- _Task instructions_: Gather every line below where "bodies" appears.

────

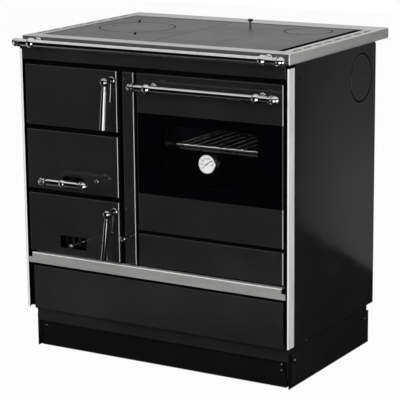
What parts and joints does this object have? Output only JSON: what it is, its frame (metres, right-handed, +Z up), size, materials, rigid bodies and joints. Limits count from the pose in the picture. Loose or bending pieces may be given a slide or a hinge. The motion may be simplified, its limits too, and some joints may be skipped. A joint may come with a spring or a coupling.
{
  "type": "wood cookstove",
  "caption": "Black enamelled wood-burning kitchen range with a firebox and ash box beside a glazed oven, a cast-iron hob in a steel rim with a towel rail, and a wood drawer above the plinth.",
  "frame": {"origin": "on the floor at the centre of the space the stove takes up, rail, knobs and rim included", "axes": "+X to the right seen from the front, +Y to the back, +Z up"},
  "size_m": [0.8, 0.6355, 0.875],
  "materials": {
    "enamel_black": "gloss enamel",
    "stainless": "brushed",
    "cast_iron": "ground and oiled",
    "chrome": "polished",
    "galvanised": "zinc coated",
    "sheet_steel": "heat-proof black",
    "oven_enamel": "speckled enamel",
    "rack_wire": "plated wire",
    "firebrick": "rough",
    "mineral_board": "fibrous",
    "seal_rope": "braided glass fibre",
    "dark_glass": "tinted, polished",
    "black_knob": "gloss",
    "dial_white": "satin",
    "needle_dark": "satin"
  },
  "bodies": {
    "stove": {"back_panel": "galvanised", "base_frame": "enamel_black", "body_floor": "galvanised", "centre_column": "enamel_black", "cooktop_left": "cast_iron", "cooktop_right": "cast_iron", "cooktop_support": "sheet_steel", "corner_posts": "stainless", "door_brackets": "sheet_steel", "fascia": "enamel_black", "firebox_shell": "sheet_steel", "firebricks": "firebrick", "flue_casing": "sheet_steel", "flue_guides": "sheet_steel", "flue_hood": "sheet_steel", "front_plate": "sheet_steel", "grate_frame": "cast_iron", "insulation_boards": "mineral_board", "ledge_strip": "stainless", "levelling_feet": "galvanised", "lower_front_panel": "enamel_black", "mid_shelf": "galvanised", "middle_panel": "enamel_black", "oven_box": "oven_enamel", "plinth_skirt": "enamel_black", "rail_brackets": "chrome", "rear_flue_collar": "sheet_steel", "screws": "chrome", "side_flue_blank": "enamel_black", "side_panel_left": "enamel_black", "side_panel_right": "enamel_black", "top_frame": "stainless", "towel_rail": "chrome"},
    "fire_door": {"fire_door": "enamel_black", "fire_door_liner": "cast_iron"},
    "fire_handle": {"fire_door_handle": "chrome"},
    "ash_door": {"ash_door": "enamel_black", "ash_door_liner": "cast_iron"},
    "ash_handle": {"ash_door_handle": "chrome"},
    "air_slider": {"air_slider": "chrome"},
    "ash_pan": {"ash_pan": "galvanised"},
    "shaker": {"shaker_handle": "chrome", "grate": "cast_iron"},
    "oven_door": {"oven_door": "enamel_black", "oven_door_liner": "sheet_steel", "oven_glass": "dark_glass", "oven_door_seal": "seal_rope", "oven_handle_bar": "chrome", "oven_handle_brackets": "chrome", "thermometer_case": "chrome", "thermometer_dial": "dial_white"},
    "needle": {"thermometer_needle": "needle_dark"},
    "oven_rack": {"oven_rack": "rack_wire"},
    "oven_damper": {"oven_damper": "chrome"},
    "start_damper": {"start_damper": "chrome", "start_damper_knob": "black_knob"},
    "ring_lid": {"ring_lid": "cast_iron"},
    "top_flue_cover": {"top_flue_cover": "cast_iron"},
    "wood_drawer": {"drawer_front": "enamel_black", "drawer_box": "galvanised"}
  },
  "joints": [
    {"name": "fire_door_hinge", "type": "hinge", "parent": "stove", "child": "fire_door", "pos_m": [-0.377, -0.24525, 0.697], "axis": [0, 0, -1], "range_deg": [0, 110]},
    {"name": "ash_door_hinge", "type": "hinge", "parent": "stove", "child": "ash_door", "pos_m": [-0.377, -0.24525, 0.354], "axis": [0, 0, -1], "range_deg": [0, 110]},
    {"name": "fire_handle_turn", "type": "hinge", "parent": "fire_door", "child": "fire_handle", "pos_m": [-0.109, -0.25325, 0.7525], "axis": [0, 1, 0], "range_deg": [0, 80]},
    {"name": "ash_handle_turn", "type": "hinge", "parent": "ash_door", "child": "ash_handle", "pos_m": [-0.109, -0.25325, 0.4095], "axis": [0, 1, 0], "range_deg": [0, 80]},
    {"name": "air_slider_slide", "type": "slide", "parent": "ash_door", "child": "air_slider", "axis": [-1, 0, 0], "range_m": [0, 0.068]},
    {"name": "ash_pan_slide", "type": "slide", "parent": "stove", "child": "ash_pan", "axis": [0, -1, 0], "range_m": [0, 0.0768]},
    {"name": "shaker_slide", "type": "slide", "parent": "stove", "child": "shaker", "axis": [0, -1, 0], "range_m": [0, 0.024]},
    {"name": "oven_door_hinge", "type": "hinge", "parent": "stove", "child": "oven_door", "pos_m": [0.173, -0.24525, 0.375], "axis": [1, 0, 0], "range_deg": [0, 90], "stiffness_Nm_per_rad": 3, "springref_deg": -17.19},
    {"name": "thermometer_needle_turn", "type": "hinge", "parent": "oven_door", "child": "needle", "pos_m": [0.173, -0.26125, 0.5635], "axis": [0, 1, 0], "range_deg": [-175, 90]},
    {"name": "oven_rack_slide", "type": "slide", "parent": "stove", "child": "oven_rack", "axis": [0, -1, 0], "range_m": [0, 0.28274]},
    {"name": "oven_damper_slide", "type": "slide", "parent": "stove", "child": "oven_damper", "axis": [0, -1, 0], "range_m": [0, 0.06]},
    {"name": "start_damper_lift", "type": "slide", "parent": "stove", "child": "start_damper", "axis": [0, 0, 1], "range_m": [0, 0.04]},
    {"name": "ring_lid_lift", "type": "slide", "parent": "stove", "child": "ring_lid", "axis": [0, 0, 1], "range_m": [0, 0.05]},
    {"name": "top_flue_cover_lift", "type": "slide", "parent": "stove", "child": "top_flue_cover", "axis": [0, 0, 1], "range_m": [0, 0.05]},
    {"name": "wood_drawer_slide", "type": "slide", "parent": "stove", "child": "wood_drawer", "axis": [0, -1, 0], "range_m": [0, 0.35]}
  ],
  "couplings": [
    {"joint": "oven_rack_slide", "follows": "oven_door_hinge", "m_per_rad": 0.18},
    {"joint": "ash_pan_slide", "follows": "ash_door_hinge", "m_per_rad": 0.04}
  ]
}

────

- _Response_:
What parts and joints does this object have? Output only JSON: what it is, its frame (metres, right-handed, +Z up), size, materials, rigid bodies and joints. Limits count from the pose in the picture. Loose or bending pieces may be given a slide or a hinge. The motion may be simplified, its limits too, and some joints may be skipped. A joint may come with a spring or a coupling.
  "bodies": {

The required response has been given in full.